**Brief:**
Give again only the lines beginning with the one that contains "case_shell();" and ending with the one that contains "bpy.context.scene.collection.objects.link(empty)"; include both of those lines.
########################################
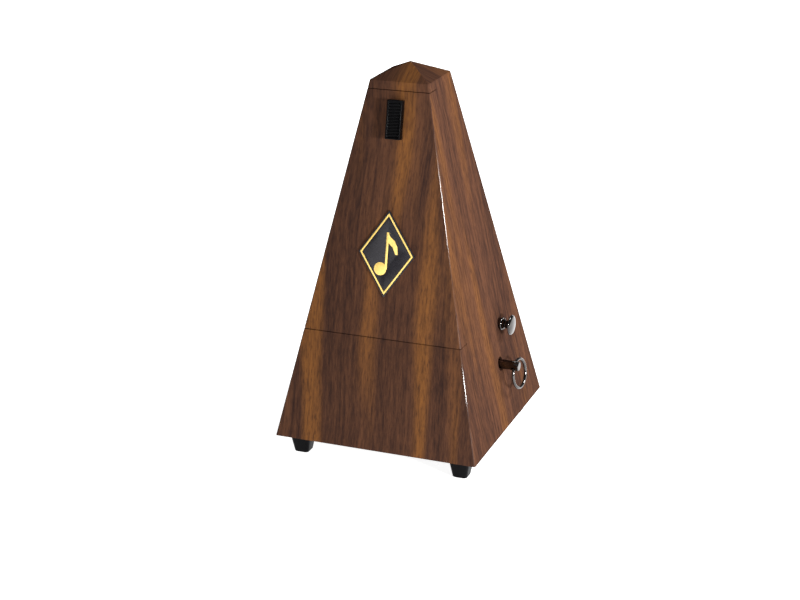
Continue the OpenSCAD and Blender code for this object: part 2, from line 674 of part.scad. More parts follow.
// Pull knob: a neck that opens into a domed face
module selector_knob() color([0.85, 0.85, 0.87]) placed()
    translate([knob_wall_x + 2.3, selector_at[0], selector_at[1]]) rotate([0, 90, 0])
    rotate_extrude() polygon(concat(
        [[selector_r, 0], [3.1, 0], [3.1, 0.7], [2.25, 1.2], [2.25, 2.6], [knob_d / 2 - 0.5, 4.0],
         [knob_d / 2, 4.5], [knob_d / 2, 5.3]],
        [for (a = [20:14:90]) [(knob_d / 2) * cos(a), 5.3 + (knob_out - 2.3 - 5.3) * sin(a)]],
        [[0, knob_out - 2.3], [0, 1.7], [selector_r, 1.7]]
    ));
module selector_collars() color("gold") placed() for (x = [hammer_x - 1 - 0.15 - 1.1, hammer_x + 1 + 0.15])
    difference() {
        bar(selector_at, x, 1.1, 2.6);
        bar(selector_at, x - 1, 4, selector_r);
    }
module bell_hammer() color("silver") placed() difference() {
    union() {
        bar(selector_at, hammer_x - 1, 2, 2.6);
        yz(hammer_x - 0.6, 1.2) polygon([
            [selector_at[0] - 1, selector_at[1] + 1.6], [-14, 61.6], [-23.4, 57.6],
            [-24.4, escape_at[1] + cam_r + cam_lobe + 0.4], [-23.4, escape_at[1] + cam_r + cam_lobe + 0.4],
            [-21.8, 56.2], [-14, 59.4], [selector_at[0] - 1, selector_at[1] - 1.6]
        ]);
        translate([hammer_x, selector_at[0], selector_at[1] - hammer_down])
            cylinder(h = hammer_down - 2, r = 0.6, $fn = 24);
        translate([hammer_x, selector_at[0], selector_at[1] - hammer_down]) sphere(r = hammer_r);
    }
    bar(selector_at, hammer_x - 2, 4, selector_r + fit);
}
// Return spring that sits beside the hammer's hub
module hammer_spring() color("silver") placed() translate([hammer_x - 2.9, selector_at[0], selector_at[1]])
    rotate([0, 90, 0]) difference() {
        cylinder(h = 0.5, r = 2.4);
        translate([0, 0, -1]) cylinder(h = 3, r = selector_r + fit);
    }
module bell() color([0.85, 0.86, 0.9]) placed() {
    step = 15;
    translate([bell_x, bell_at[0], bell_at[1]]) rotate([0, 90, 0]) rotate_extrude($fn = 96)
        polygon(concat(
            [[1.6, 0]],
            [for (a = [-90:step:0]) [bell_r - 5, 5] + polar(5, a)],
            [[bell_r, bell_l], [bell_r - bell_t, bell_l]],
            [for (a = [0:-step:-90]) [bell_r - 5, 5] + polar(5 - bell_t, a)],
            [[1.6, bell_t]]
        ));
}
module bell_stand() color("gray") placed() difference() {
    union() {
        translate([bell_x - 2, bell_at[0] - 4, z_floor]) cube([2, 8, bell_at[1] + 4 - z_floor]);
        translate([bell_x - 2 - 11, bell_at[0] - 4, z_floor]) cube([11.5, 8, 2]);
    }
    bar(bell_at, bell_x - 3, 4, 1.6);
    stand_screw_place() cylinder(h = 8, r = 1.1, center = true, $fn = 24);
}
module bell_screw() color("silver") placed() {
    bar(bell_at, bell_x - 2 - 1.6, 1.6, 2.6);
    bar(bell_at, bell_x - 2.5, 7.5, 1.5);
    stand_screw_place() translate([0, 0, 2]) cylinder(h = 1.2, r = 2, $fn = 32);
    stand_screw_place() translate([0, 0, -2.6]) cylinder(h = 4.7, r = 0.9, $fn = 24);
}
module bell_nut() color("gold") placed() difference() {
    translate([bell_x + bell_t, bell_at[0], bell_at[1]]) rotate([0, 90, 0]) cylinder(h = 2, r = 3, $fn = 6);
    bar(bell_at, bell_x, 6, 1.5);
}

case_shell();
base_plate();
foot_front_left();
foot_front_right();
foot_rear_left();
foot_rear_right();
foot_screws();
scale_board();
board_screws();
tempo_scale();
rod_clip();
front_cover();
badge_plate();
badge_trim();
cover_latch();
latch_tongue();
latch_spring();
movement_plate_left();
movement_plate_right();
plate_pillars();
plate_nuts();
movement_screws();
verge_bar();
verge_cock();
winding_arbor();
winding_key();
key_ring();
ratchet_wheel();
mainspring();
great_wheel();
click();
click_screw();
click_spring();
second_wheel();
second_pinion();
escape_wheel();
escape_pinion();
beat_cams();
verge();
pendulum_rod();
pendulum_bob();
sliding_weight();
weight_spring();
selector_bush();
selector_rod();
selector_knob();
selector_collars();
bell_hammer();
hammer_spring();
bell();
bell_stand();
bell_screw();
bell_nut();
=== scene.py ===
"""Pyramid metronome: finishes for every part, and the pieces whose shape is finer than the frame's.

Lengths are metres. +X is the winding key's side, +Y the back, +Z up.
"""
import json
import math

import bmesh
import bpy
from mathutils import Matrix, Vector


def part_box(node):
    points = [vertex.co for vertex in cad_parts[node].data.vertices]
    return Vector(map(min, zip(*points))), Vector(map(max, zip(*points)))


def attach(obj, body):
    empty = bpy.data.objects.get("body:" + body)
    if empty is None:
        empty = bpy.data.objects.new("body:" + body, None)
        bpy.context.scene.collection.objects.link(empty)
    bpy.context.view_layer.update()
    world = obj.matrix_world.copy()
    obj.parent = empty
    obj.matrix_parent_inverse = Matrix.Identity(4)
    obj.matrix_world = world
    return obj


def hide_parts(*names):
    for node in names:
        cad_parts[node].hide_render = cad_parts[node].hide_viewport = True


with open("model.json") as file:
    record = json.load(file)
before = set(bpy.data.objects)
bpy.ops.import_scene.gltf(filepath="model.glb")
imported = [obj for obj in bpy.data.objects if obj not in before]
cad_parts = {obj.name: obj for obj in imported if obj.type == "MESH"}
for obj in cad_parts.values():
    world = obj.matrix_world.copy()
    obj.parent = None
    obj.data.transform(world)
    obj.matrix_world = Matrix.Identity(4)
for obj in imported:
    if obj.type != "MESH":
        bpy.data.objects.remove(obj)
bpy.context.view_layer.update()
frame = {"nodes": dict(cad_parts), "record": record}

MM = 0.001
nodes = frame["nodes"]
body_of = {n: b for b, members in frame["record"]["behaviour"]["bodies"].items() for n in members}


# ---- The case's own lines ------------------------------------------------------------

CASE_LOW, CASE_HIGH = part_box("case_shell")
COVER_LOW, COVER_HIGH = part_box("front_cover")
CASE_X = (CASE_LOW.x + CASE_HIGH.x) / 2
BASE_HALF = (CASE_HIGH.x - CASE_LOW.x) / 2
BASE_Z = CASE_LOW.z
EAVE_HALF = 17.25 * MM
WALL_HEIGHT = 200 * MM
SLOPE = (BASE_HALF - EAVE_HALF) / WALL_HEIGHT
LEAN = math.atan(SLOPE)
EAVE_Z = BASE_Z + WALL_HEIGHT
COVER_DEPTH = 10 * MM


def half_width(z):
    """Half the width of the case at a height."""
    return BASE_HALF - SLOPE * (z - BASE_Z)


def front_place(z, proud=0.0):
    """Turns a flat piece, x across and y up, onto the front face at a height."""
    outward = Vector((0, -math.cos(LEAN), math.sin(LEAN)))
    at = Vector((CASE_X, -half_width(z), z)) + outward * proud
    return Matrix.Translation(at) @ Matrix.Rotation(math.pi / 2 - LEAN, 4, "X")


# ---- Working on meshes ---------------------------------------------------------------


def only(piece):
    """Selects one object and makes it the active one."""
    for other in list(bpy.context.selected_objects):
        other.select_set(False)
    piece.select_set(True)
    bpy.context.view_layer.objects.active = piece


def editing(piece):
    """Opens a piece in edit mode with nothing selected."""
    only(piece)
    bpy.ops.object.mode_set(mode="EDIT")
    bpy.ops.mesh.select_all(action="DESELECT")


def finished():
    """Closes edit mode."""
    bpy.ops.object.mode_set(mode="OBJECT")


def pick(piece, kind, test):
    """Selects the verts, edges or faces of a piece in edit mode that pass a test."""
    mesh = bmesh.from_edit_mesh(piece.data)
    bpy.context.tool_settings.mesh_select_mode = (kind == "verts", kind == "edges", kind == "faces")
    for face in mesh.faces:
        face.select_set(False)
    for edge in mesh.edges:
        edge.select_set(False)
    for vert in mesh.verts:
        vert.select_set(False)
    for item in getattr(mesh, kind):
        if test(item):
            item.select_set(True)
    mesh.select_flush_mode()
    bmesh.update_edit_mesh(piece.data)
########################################
**Output below:**
case_shell();
base_plate();
foot_front_left();
foot_front_right();
foot_rear_left();
foot_rear_right();
foot_screws();
scale_board();
board_screws();
tempo_scale();
rod_clip();
front_cover();
badge_plate();
badge_trim();
cover_latch();
latch_tongue();
latch_spring();
movement_plate_left();
movement_plate_right();
plate_pillars();
plate_nuts();
movement_screws();
verge_bar();
verge_cock();
winding_arbor();
winding_key();
key_ring();
ratchet_wheel();
mainspring();
great_wheel();
click();
click_screw();
click_spring();
second_wheel();
second_pinion();
escape_wheel();
escape_pinion();
beat_cams();
verge();
pendulum_rod();
pendulum_bob();
sliding_weight();
weight_spring();
selector_bush();
selector_rod();
selector_knob();
selector_collars();
bell_hammer();
hammer_spring();
bell();
bell_stand();
bell_screw();
bell_nut();
=== scene.py ===
"""Pyramid metronome: finishes for every part, and the pieces whose shape is finer than the frame's.

Lengths are metres. +X is the winding key's side, +Y the back, +Z up.
"""
import json
import math

import bmesh
import bpy
from mathutils import Matrix, Vector


def part_box(node):
    points = [vertex.co for vertex in cad_parts[node].data.vertices]
    return Vector(map(min, zip(*points))), Vector(map(max, zip(*points)))


def attach(obj, body):
    empty = bpy.data.objects.get("body:" + body)
    if empty is None:
        empty = bpy.data.objects.new("body:" + body, None)
        bpy.context.scene.collection.objects.link(empty)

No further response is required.